The next five years may be the most consequential in human history, determining if we as a species are capable of tackling the most difficult challenge we’ve ever faced. It’s time to find the courage to stand up to corporate indifference and address the most pressing topic of our lifetime.

Instead of wasting more time and money on soulless live-action remakes and cash-grab Star Wars sequels, let us open our imaginations to new kinds of futures where we have discarded capitalist systems of profit over people, dismantled the consumerism of the American Dream, and created a new one based on access to clean air, water, and more community spaces.

We need a dialogue that speaks truth about our climate, characters that show us how to overcome our fears of living different lifestyles, and stories that move us to action. If not, well, that’s all folks. Films are the most accessible form of art, as well as the most human.
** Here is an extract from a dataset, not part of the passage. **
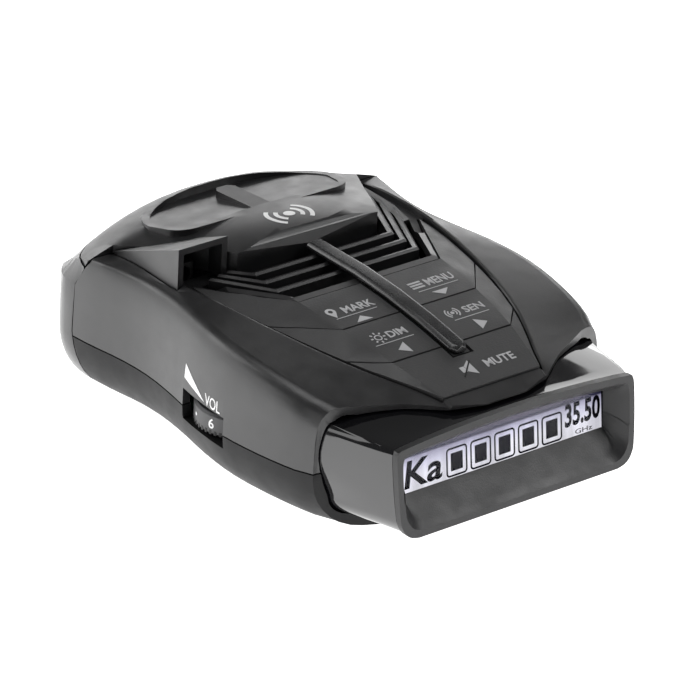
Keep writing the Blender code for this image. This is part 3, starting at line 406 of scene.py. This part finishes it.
def print_mesh(name, shapes, place, outward, material, body, thick=PRINT_THICK):
    """One thin raised print made of several flat shapes.

    place gives the seat of each flat point, and outward the way that the print stands off it.
    """
    bm = bmesh.new()
    for points, faces in shapes:
        made = [bm.verts.new((x, y, 0.0)) for x, y in points]
        for face in faces:
            if len(set(face)) > 2:
                bm.faces.new([made[i] for i in face])
    bmesh.ops.remove_doubles(bm, verts=bm.verts, dist=0.0005)
    bmesh.ops.triangulate(bm, faces=bm.faces)
    for _ in range(SPLIT_ROUNDS):
        long_edges = [e for e in bm.edges if e.calc_length() > PRINT_REACH]
        if not long_edges:
            break
        bmesh.ops.subdivide_edges(bm, edges=long_edges, cuts=1)
        bmesh.ops.triangulate(bm, faces=bm.faces)
    raised = bmesh.ops.extrude_face_region(bm, geom=bm.faces[:])
    tops = {v for v in raised["geom"] if isinstance(v, bmesh.types.BMVert)}
    for vert in bm.verts:
        flat = (vert.co.x, vert.co.y)
        seat = place(*flat)
        lift = PRINT_LIFT + (thick if vert in tops else 0.0)
        vert.co = (seat + outward(*flat) * lift) * MM
    bmesh.ops.recalc_face_normals(bm, faces=bm.faces)
    mesh = bpy.data.meshes.new(name)
    bm.to_mesh(mesh)
    bm.free()
    mesh.materials.append(material)
    obj = bpy.data.objects.new(name, mesh)
    bpy.context.scene.collection.objects.link(obj)
    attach(obj, body)


def lay_from_above(name, shapes, node, material, body, thick=PRINT_THICK):
    """Print pressed down onto a node that faces up."""
    tree = surface_of(node)

    def seat(x, y):
        hit = tree.ray_cast(Vector((x, y, RAY_START)), Vector((0.0, 0.0, -1.0)))[0]
        return hit if hit else Vector((x, y, SPARE_TOP_Z))

    def outward(x, y):
        return Vector((0.0, 0.0, 1.0))

    print_mesh(name, shapes, seat, outward, material, body, thick)


def lay_from_left(name, shapes, node, material, body):
    """Print pressed onto the left side; a shape's x runs toward the display end."""
    tree = surface_of(node)

    def seat(x, y):
        hit = tree.ray_cast(Vector((-RAY_START, -x, y)), Vector((1.0, 0.0, 0.0)))[0]
        return hit if hit else Vector((SPARE_SIDE_X, -x, y))

    def outward(x, y):
        return Vector((-1.0, 0.0, 0.0))

    print_mesh(name, shapes, seat, outward, material, body)


def lay_on_wheel(name, shapes, material):
    """Print wrapped round the wheel's rim; a shape's x runs along the rim, from -X toward -Y."""
    def outward(x, y):
        angle = x / WHEEL_RADIUS
        return Vector((-math.cos(angle), -math.sin(angle), 0.0))

    def seat(x, y):
        return Vector((WHEEL_X, WHEEL_Y, y)) + WHEEL_RADIUS * outward(x, y)

    print_mesh(name, shapes, seat, outward, material, "wheel")


def lay_on_lcd(name, shapes, material):
    """Segments just in front of the display panel; y runs up from the panel's foot."""
    def seat(x, y):
        z = LCD_BASE + y
        return Vector((x, LCD_FACE_Y + LCD_LEAN * (z - LCD_PIVOT_Z), z))

    def outward(x, y):
        return Vector((0.0, -1.0, 0.0))

    print_mesh(name, shapes, seat, outward, material, "casing")


# ---------------------------------------------------------------- printed marks, and dark grip notches as painted shade

def print_menu():
    """Word, three-bar icon, underline and down arrow of the menu key."""
    shapes = [word("MENU", 8.8, -13.8, 6.6, 2.3)]
    shapes += [line(5.0, y, 8.0, y, 0.5) for y in (-11.75, -12.6, -13.45)]
    shapes.append(line(5.4, -14.75, 15.2, -14.75, RULE_WIDTH))
    shapes.append(fan([(7.7, -15.9), (9.75, -17.6), (11.6, -15.9)]))
    lay_from_above("print_menu", shapes, "button_menu", INK, "button_menu")


def print_sen():
    """Word, wave icon, underline and right arrow of the sensitivity key."""
    shapes = [word("SEN", 9.2, -24.4, 4.8, 1.95)]
    shapes.append(fan(round_path(6.6, -23.3, 0.42, steps=14)))
    for radius in (1.05, 1.65):
        shapes.append(ring(6.6, -23.3, radius, 0.3, -55.0, 55.0, 10))
        shapes.append(ring(6.6, -23.3, radius, 0.3, 125.0, 235.0, 10))
    shapes.append(line(5.4, -25.5, 13.9, -25.5, RULE_WIDTH))
    shapes.append(fan([(8.8, -29.8), (11.2, -28.2), (8.8, -26.6)]))
    lay_from_above("print_sen", shapes, "button_sen", INK, "button_sen")


def print_mark():
    """Word, place icon, underline and up arrow of the marking key."""
    shapes = [word("MARK", -12.2, -14.4, 7.3, 2.2)]
    outer = round_path(-14.7, -12.7, 1.1, -30.0, 210.0, 17)
    outer.append((-14.7, -14.9))
    inner = round_path(-14.7, -12.7, 0.5, -30.0, 210.0, 17)
    inner.append((-14.7, -13.25))
    shapes.append(ribbon(outer, inner))
    shapes.append(line(-15.2, -15.25, -5.4, -15.25, RULE_WIDTH))
    shapes.append(fan([(-12.3, -17.9), (-8.5, -17.9), (-10.35, -16.2)]))
    lay_from_above("print_mark", shapes, "button_mark", INK, "button_mark")


def print_dim():
    """Word, lamp icon, underline and left arrow of the dimming key."""
    shapes = [word("DIM", -9.8, -24.7, 4.4, 2.0)]
    shapes.append(ring(-12.0, -23.7, 0.85, 0.26))
    for i in range(8):
        angle = math.radians(45.0 * i)
        c, s = math.cos(angle), math.sin(angle)
        start, end = (-12.0 + 1.15 * c, -23.7 + 1.15 * s), (-12.0 + 1.7 * c, -23.7 + 1.7 * s)
        shapes.append(line(*start, *end, 0.34))
    shapes.append(line(-14.2, -25.75, -5.0, -25.75, RULE_WIDTH))
    shapes.append(fan([(-8.5, -26.7), (-10.9, -28.4), (-8.5, -29.9)]))
    lay_from_above("print_dim", shapes, "button_dim", INK, "button_dim")


def print_mute():
    """Word and crossed speaker icon of the mute key."""
    shapes = [word("MUTE", 2.1, -39.3, 7.1, 2.0)]
    shapes.append(fan([(-3.6, -38.9), (-2.5, -38.9), (-2.5, -37.4), (-3.6, -37.4)]))
    shapes.append(fan([(-2.4, -38.9), (-0.7, -40.1), (-0.7, -36.2), (-2.4, -37.4)]))
    lay_from_above("print_mute", shapes, "button_mute", INK, "button_mute")
    slash = [line(-4.1, -39.9, -0.2, -36.4, 0.3)]
    lay_from_above("print_mute_slash", slash, "button_mute", INK_DARK_AND_PAINTED_SHADE, "button_mute",
                   2 * PRINT_THICK)


def print_cover_mark():
    """Plain signal mark on the cover: a dot between two pairs of arcs."""
    x, y = 0.3, 18.7
    shapes = [fan(round_path(x, y, 1.2, steps=24))]
    for radius in (3.1, 5.0):
        shapes.append(ring(x, y, radius, 0.9, -48.0, 48.0, 14))
        shapes.append(ring(x, y, radius, 0.9, 132.0, 228.0, 14))
    lay_from_above("print_cover_mark", shapes, "top_cover", WHITE, "casing")


def print_volume():
    """Volume wedge and word beside the wheel."""
    shapes = [fan([(-2.0, 18.1), (5.6, 16.3), (-1.6, 21.2)])]
    shapes.append(word("VOL", 5.8, 15.95, 5.0, 2.4, weight=0.008))
    lay_from_left("print_volume", shapes, "upper_case", WHITE, "casing")


def print_wheel():
    """Numerals and dots round the thumbwheel, and under them dark ticks, painted shade standing in
    for the shaded grooves of the grip notches.
    """
    per_step = math.radians(WHEEL_PITCH) * WHEEL_RADIUS
    shapes = []
    for digit in range(1, 7):
        middle = (digit - 6) * per_step + 1.9
        shapes.append(word(str(digit), middle - 0.65, 11.0, 1.3, 2.1, weight=0.015))
        shapes.append(fan(round_path(middle + per_step / 2, 12.0, 0.36, steps=12)))
    lay_on_wheel("print_wheel", shapes, WHITE)
    # Dark ticks round the rim's foot: painted shade for the grooves of the grip.
    painted_notch_shades = []
    for i in range(NOTCH_COUNT):
        at = (i + 0.5) * 2.0 * math.pi * WHEEL_RADIUS / NOTCH_COUNT
        left, right = at - NOTCH_HALF, at + NOTCH_HALF
        painted_notch_shades.append(fan([(left, NOTCH_LOW), (right, NOTCH_LOW),
                            (right, NOTCH_HIGH), (left, NOTCH_HIGH)]))
    lay_on_wheel("wheel_notches_painted_shade", painted_notch_shades, INK_DARK_AND_PAINTED_SHADE)


def print_display():
    """Dark segments of the reading: band letters, level boxes and a number."""
    shapes = [word("Ka", -22.7, 0.85, 9.1, 5.4, slant=0.16)]
    for i in range(BOX_COUNT):
        x = BOX_LEFT + BOX_PITCH * i
        box = (x, BOX_FOOT, x + BOX_WIDTH, BOX_TOP, BOX_CORNER)
        shapes.append(ribbon(frame_path(*box), frame_path(*box, BOX_LINE)))
        shapes.append(fan(frame_path(*box, BOX_FILL_INSET)))
    shapes.append(word("35.50", 17.0, 2.3, 8.9, 4.7, weight=0.03, slant=0.03))
    shapes.append(word("GHz", 19.6, 0.45, 4.3, 0.95, weight=0.0))
    lay_on_lcd("display_segments", shapes, SEGMENT)


place_camera()
light_scene()

# Materials. OWN_LOOKS replaces a node's slot: on the tray a darker, duller copy of the case finish,
# painted shade for its darker lower sides; and a rougher nose, which also softens the stepped
# reflections on its faceted top edge.
SATIN = finish_of("satin_black", (0.011, 0.011, 0.0118), 0.36, 0.12, specular=0.9)
NOSE = finish_of("nose_black", (0.005, 0.005, 0.006), 0.24, spread=0.04, specular=0.8)
# The tray's finish: the case's satin black made darker and less glossy, as painted shade.
TRAY_PAINTED_SHADE = finish_of("satin_black_tray_painted_shade", (0.009, 0.009, 0.0095), 0.5, 0.12, specular=0.3)
GLOSS = finish_of("gloss_black", (0.004, 0.004, 0.005), 0.07, spread=0.03, specular=0.9, coat=0.5)
RUBBER = finish_of("keypad_rubber", (0.034, 0.034, 0.035), 0.48, 0.5, 2600.0, specular=0.8)
RIM = finish_of("rim_grey", (0.02, 0.02, 0.021), 0.42, 0.35, 3000.0, specular=0.5)
BAR = finish_of("trim_bar", (0.016, 0.016, 0.017), 0.26, 0.02, specular=0.9)
LENS = finish_of("window_clear", (0.92, 0.91, 0.97), 0.006, spread=0.003, specular=0.3,
                 clear=1.0, ior=1.15)
LCD = lit_panel()
DIFFUSER = finish_of("diffuser_white", (0.82, 0.82, 0.84), 0.5, 0.1)
RIBBON = finish_of("ribbon_film", (0.42, 0.2, 0.05), 0.35, 0.1)
BOARD = finish_of("board", (0.02, 0.13, 0.06), 0.45, 0.15, 900.0, drift=0.3)
DARK = finish_of("dark_part", (0.012, 0.012, 0.012), 0.5, 0.1)
WHEEL = finish_of("wheel_black", (0.07, 0.07, 0.072), 0.45, 0.2)
HORN = finish_of("horn_metal", (0.62, 0.62, 0.64), 0.3, 0.1, 700.0, metallic=1.0)
STEEL = finish_of("steel", (0.42, 0.42, 0.44), 0.35, 0.1, 900.0, metallic=1.0)
PAPER = finish_of("cone_paper", (0.03, 0.03, 0.03), 0.85, 0.5, 1800.0)
INK = finish_of("ink_grey", (0.52, 0.52, 0.53), 0.45, 0.1)
# Dark ink for the mute slash, also used as painted shade in the wheel's grip notches.
INK_DARK_AND_PAINTED_SHADE = finish_of("ink_dark_and_painted_shade", (0.01, 0.01, 0.01), 0.5, 0.1)
WHITE = finish_of("ink_white", (0.88, 0.88, 0.88), 0.4, 0.1, drift=0.03)
SEGMENT = finish_of("segment_dark", (0.004, 0.004, 0.012), 0.6, 0.05, specular=0.1)
LOOKS = {
    "case": SATIN, "gloss_black": GLOSS, "rim_grey": RIM, "keypad_rubber": RUBBER, "trim_bar": BAR,
    "window_clear": LENS, "display_panel": LCD, "diffuser_white": DIFFUSER, "ribbon_film": RIBBON,
    "circuit_board": BOARD, "dark_part": DARK, "wheel_black": WHEEL, "horn_metal": HORN,
    "steel": STEEL, "cone_paper": PAPER,
}
OWN_LOOKS = {"lower_case": TRAY_PAINTED_SHADE, "nose_lens": NOSE}
SLOTS = {row["node"]: row["material_slot"] for row in frame["record"]["subparts"]}
for node in sorted(NODES):
    coat_node(node, OWN_LOOKS.get(node, LOOKS[SLOTS[node]]), EASED.get(node, EDGE_EASE))

print_menu()
print_sen()
print_mark()
print_dim()
print_mute()
print_cover_mark()
print_volume()
print_wheel()
print_display()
It breaks down social barriers, sparks conversations, and gives us avenues for talking about controversial subjects with people holding different viewpoints.

A few weeks ago in Washington D.C., celebrities Jane Fonda and Ted Danson were arrested protesting the climate crisis. It was a small but symbolic step that more of Hollywood must follow. Celebrities should use their influence and speak earnestly about the crisis to the millions of their followers. Better yet, they should demand artistic roles that normalize the subject: turbine installers, sustainability consultants, or climate activists that aren’t fringe characters.

Besides director Roland Emmerich, are other screenwriters ready to insist these stories be told? Are the producers willing to take risks and put their money behind meaningful content? As the wildfires have reminded us, there is no “happily ever after” guaranteed for anyone. From Kim Kardashian to Lebron James, the Hollywood bubble has burst. It’s time to point the camera at the oncoming storm.